Es zeichnet sich ab, dass wir über die Segnung gleichgeschlechtlicher Paare miteinander anders sprechen als dies vor Zeiten möglich war. Es zeichnet sich auch ab, dass wir im Bereich der Finanzen, also der Verantwortung in der Verteilung der Kirchensteuermittel, noch mal andere Formen wählen in der Mitverantwortung von Laien.
Es gibt einzelne Bereiche, in denen ich mir ganz kurzfristig auch konkrete Veränderungen vorstellen kann. Wichtig ist mir aber auch, dass hier ein Synodaler Weg in der römisch-katholischen Kirche eingeübt wird, der nicht zu Ende geht mit zwei Jahren, sondern der eine wichtige, auch geistliche Form bildet, die wegweisend sein kann für die Zukunft der römisch-katholischen Kirche, auch über die zwei Jahre hinaus.
Dietrich: Das heißt, so oder so wird die katholische Kirche danach eine andere sein?
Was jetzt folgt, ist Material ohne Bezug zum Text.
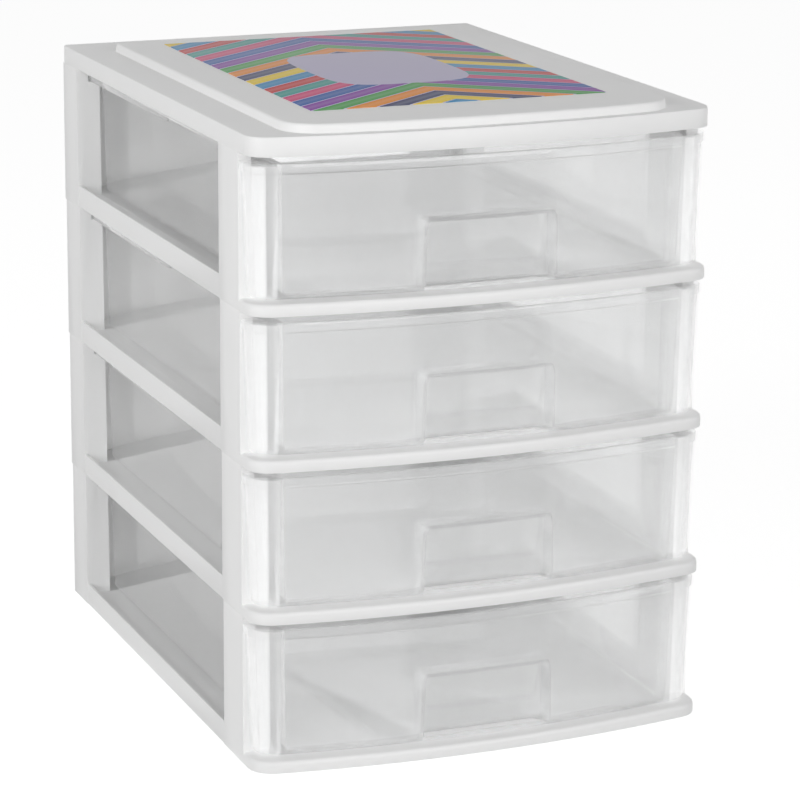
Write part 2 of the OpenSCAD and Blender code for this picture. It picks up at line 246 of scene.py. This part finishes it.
def add_blend(tree, share, first, second):
    """One colour that turns into another; each is a colour or a socket."""
    node = tree.nodes.new("ShaderNodeMix")
    node.data_type = "RGBA"
    tree.links.new(share, node.inputs["Factor"])
    for name, colour in (("A", first), ("B", second)):
        socket = next(i for i in node.inputs if i.name == name and i.type == "RGBA")
        if isinstance(colour, tuple):
            socket.default_value = (*colour, 1)
        else:
            tree.links.new(colour, socket)
    return next(o for o in node.outputs if o.type == "RGBA")


def add_ramp(tree, value, bands):
    """Bands of plain colour along a 0-to-1 value: [(start, colour)]."""
    node = tree.nodes.new("ShaderNodeValToRGB")
    node.color_ramp.interpolation = "CONSTANT"
    stops = node.color_ramp.elements
    while len(stops) < len(bands):
        stops.new(0.5)
    for stop, (start, colour) in zip(stops, bands):
        stop.position = start
        stop.color = (*colour, 1)
    tree.links.new(value, node.inputs["Fac"])
    return node.outputs["Color"]


def add_oval(tree, across, along):
    """1 on the edge of the print's pale field and less inside it."""
    wide = add_math(tree, "POWER", add_math(tree, "DIVIDE", across, FIELD_HALF_W), FIELD_POWER)
    centred = add_math(tree, "ABSOLUTE", add_math(tree, "SUBTRACT", along, FIELD_Y))
    deep = add_math(tree, "POWER", add_math(tree, "DIVIDE", centred, FIELD_HALF_L), FIELD_POWER)
    return add_math(tree, "ADD", wide, deep)


def white_plastic():
    """Semi-gloss white polypropylene."""
    material, tree, shader = new_material("white_polypropylene")
    tints = add_blend(tree, add_noise(tree, WHITE_TINT_SCALE), *WHITE_TINTS)
    tree.links.new(tints, shader.inputs["Base Color"])
    roughness = add_range(tree, add_noise(tree, WHITE_ROUGHNESS_SCALE), *WHITE_ROUGHNESS)
    tree.links.new(roughness, shader.inputs["Roughness"])
    shader.inputs["IOR"].default_value = WHITE_IOR
    add_bump(tree, shader, add_noise(tree, GRAIN_SCALE, GRAIN_DETAIL), GRAIN_STRENGTH, GRAIN_DEPTH)
    return material


def clear_plastic():
    """Clear polystyrene, a little hazy, which lets the lamps through."""
    material, tree, shader = new_material("clear_polystyrene")
    tints = add_blend(tree, add_noise(tree, CLEAR_TINT_SCALE), *CLEAR_TINTS)
    tree.links.new(tints, shader.inputs["Base Color"])
    shader.inputs["Roughness"].default_value = CLEAR_ROUGHNESS
    shader.inputs["IOR"].default_value = CLEAR_IOR
    shader.inputs["Transmission Weight"].default_value = CLEAR_TRANSMISSION
    add_bump(tree, shader, add_noise(tree, WAVE_SCALE), WAVE_STRENGTH, WAVE_DEPTH)
    shine = tree.nodes.new("ShaderNodeBsdfGlossy")
    shine.inputs["Color"].default_value = (*PLAIN_WHITE, 1)
    shine.inputs["Roughness"].default_value = GLOSS_ROUGHNESS
    tree.links.new(shader.inputs["Normal"].links[0].from_socket, shine.inputs["Normal"])
    solid = add_mix(tree, SOLID_SHARE, add_clear(tree, STRAIGHT_PASS), shader.outputs["BSDF"])
    shone = add_mix(tree, add_slant_gloss(tree), solid, shine.outputs["BSDF"])
    path = tree.nodes.new("ShaderNodeLightPath")
    passed = add_mix(tree, path.outputs["Is Shadow Ray"], shone, add_clear(tree, SHADOW_PASS))
    tree.links.new(passed, tree.nodes["Material Output"].inputs["Surface"])
    return material


def label_print():
    """Coated paper with a print of slanted coloured ribbons round a pale field."""
    material, tree, shader = new_material("label_print")
    place = tree.nodes.new("ShaderNodeTexCoord")
    axes = tree.nodes.new("ShaderNodeSeparateXYZ")
    tree.links.new(place.outputs["Object"], axes.inputs["Vector"])
    across = add_math(tree, "ABSOLUTE", axes.outputs["X"])
    along = axes.outputs["Y"]
    slant = add_math(tree, "MULTIPLY_ADD", across, RIBBON_SLANT, along)
    turn = add_math(tree, "FRACT", add_math(tree, "DIVIDE", slant, RIBBON_W * len(INKS)))
    ribbons = add_ramp(tree, turn, [(i / len(INKS), ink) for i, ink in enumerate(INKS)])
    rise = add_math(tree, "PINGPONG", add_math(tree, "DIVIDE", slant, RIBBON_W), 0.5)
    lit = add_blend(tree, add_range(tree, rise, 0.0, RIBBON_FADE), ribbons, PLAIN_WHITE)
    striped = add_blend(tree, add_math(tree, "LESS_THAN", rise, RIBBON_GAP), lit, PALE_INK)
    field = add_math(tree, "LESS_THAN", add_oval(tree, across, along), 1.0)
    tree.links.new(add_blend(tree, field, striped, PALE_INK), shader.inputs["Base Color"])
    shader.inputs["Roughness"].default_value = PRINT_ROUGHNESS
    shader.inputs["Specular IOR Level"].default_value = PRINT_GLOSS
    return material


# ---- Pieces ----

def make_pieces():
    """Dresses every CAD node."""
    white = white_plastic()
    clear = clear_plastic()
    printed = label_print()
    for level in LEVELS:
        node = f"frame_{level}"
        piece = moulding(node, FRAME_EDGE)
        finish(piece, node, "tower", white)
    for level in LEVELS:
        node = f"drawer_{level}"
        piece = moulding(node, DRAWER_EDGE)
        finish(piece, node, node + "_body", clear)
    finish(moulding("top_cover", FRAME_EDGE), "top_cover", "tower", white)
    finish(moulding("label_sheet", LABEL_EDGE), "label_sheet", "tower", printed)


def finish(piece, node, body, material):
    """Gives a piece its material and its place in the frame."""
    piece.data.materials.clear()
    piece.data.materials.append(material)
    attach(piece, body)
    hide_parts(node)


# ---- Studio ----

def make_camera():
    """The photograph's view."""
    data = bpy.data.cameras.new("camera")
    data.sensor_width = CAMERA_SENSOR
    data.lens = CAMERA_LENS
    camera = bpy.data.objects.new("camera", data)
    bpy.context.scene.collection.objects.link(camera)
    turn = Matrix.Rotation(math.radians(CAMERA_TURN), 4, "Z")
    tilt = Matrix.Rotation(math.radians(90 - CAMERA_TILT), 4, "X")
    roll = Matrix.Rotation(math.radians(CAMERA_ROLL), 4, "Z")
    camera.matrix_world = Matrix.Translation(CAMERA_PLACE) @ turn @ tilt @ roll
    bpy.context.scene.camera = camera


def add_lamp(name, place, aim, size, power):
    """A square area lamp that points at a spot, mirrored in gloss unless it is the key lamp."""
    data = bpy.data.lights.new(name, "AREA")
    data.shape = "SQUARE"
    data.size = size
    data.energy = power
    lamp = bpy.data.objects.new(name, data)
    bpy.context.scene.collection.objects.link(lamp)
    lamp.location = place
    lamp.visible_glossy = name != UNMIRRORED_LAMP
    lamp.rotation_euler = (Vector(aim) - Vector(place)).to_track_quat("-Z", "Y").to_euler()


def add_seen(tree):
    """1 for what the camera sees straight, in gloss or through glass, and 0 for light."""
    path = tree.nodes.new("ShaderNodeLightPath").outputs
    straight = add_math(tree, "MAXIMUM", path["Is Camera Ray"], path["Is Transmission Ray"])
    return add_math(tree, "MAXIMUM", straight, path["Is Glossy Ray"])


def make_world():
    """White as seen by the camera and in gloss and glass, and as light dimmer towards the zenith."""
    world = bpy.data.worlds.new("studio")
    bpy.context.scene.world = world
    world.use_nodes = True
    tree = world.node_tree
    light = tree.nodes["Background"]
    light.inputs["Color"].default_value = (*PLAIN_WHITE, 1)
    place = tree.nodes.new("ShaderNodeTexCoord")
    axes = tree.nodes.new("ShaderNodeSeparateXYZ")
    tree.links.new(place.outputs["Generated"], axes.inputs["Vector"])
    strength = add_range(tree, axes.outputs["Z"], HORIZON_LIGHT, ZENITH_LIGHT)
    tree.links.new(strength, light.inputs["Strength"])
    seen = tree.nodes.new("ShaderNodeBackground")
    seen.inputs["Color"].default_value = (*PLAIN_WHITE, 1)
    seen.inputs["Strength"].default_value = 1.0
    both = add_mix(tree, add_seen(tree), light.outputs["Background"], seen.outputs["Background"])
    tree.links.new(both, tree.nodes["World Output"].inputs["Surface"])


def make_floor():
    """A pale floor that keeps the tower's soft shadow."""
    deselect_all()
    bpy.ops.mesh.primitive_plane_add(size=FLOOR_SIZE, location=(0, 0, 0))
    floor = bpy.context.object
    floor.name = "floor"
    material, tree, shader = new_material("pale_floor")
    seen = add_seen(tree)
    tree.links.new(add_blend(tree, seen, FLOOR_LIT, FLOOR_SEEN), shader.inputs["Base Color"])
    shader.inputs["Roughness"].default_value = FLOOR_ROUGHNESS
    shader.inputs["Specular IOR Level"].default_value = 0.0
    shader.inputs["Emission Color"].default_value = (*PLAIN_WHITE, 1)
    tree.links.new(add_range(tree, seen, 0.0, FLOOR_GLOW), shader.inputs["Emission Strength"])
    floor.data.materials.append(material)


def make_studio():
    """Camera, lamps, world and floor."""
    make_camera()
    make_world()
    make_floor()
    for lamp in LAMPS:
        add_lamp(*lamp)
    scene = bpy.context.scene
    scene.view_settings.view_transform = "Standard"
    scene.cycles.max_bounces = ALL_BOUNCES
    scene.cycles.transmission_bounces = ALL_BOUNCES
    scene.cycles.transparent_max_bounces = ALL_BOUNCES
    scene.cycles.diffuse_bounces = DIFFUSE_BOUNCES
    scene.cycles.glossy_bounces = GLOSSY_BOUNCES


make_pieces()
make_studio()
Sattler: Ja. Sie ist jetzt schon eine andere, einfach durch die Begründung und Zustimmung des Zentralkomitees der deutschen Katholiken, dieses Vertrauen, das wir zueinander gefunden haben. Sie ist jetzt schon verändert, wir gehen miteinander diesen Weg und verantworten natürlich auch die Ergebnisse. Und wir müssen schauen, dass wir an dieser Stelle auch geeignete Wege finden, uns auch in der medialen Wirklichkeit, in der Kommunikation so zu präsentieren, dass eben nicht der Eindruck ensteht, dass wir gegeneinander stehen.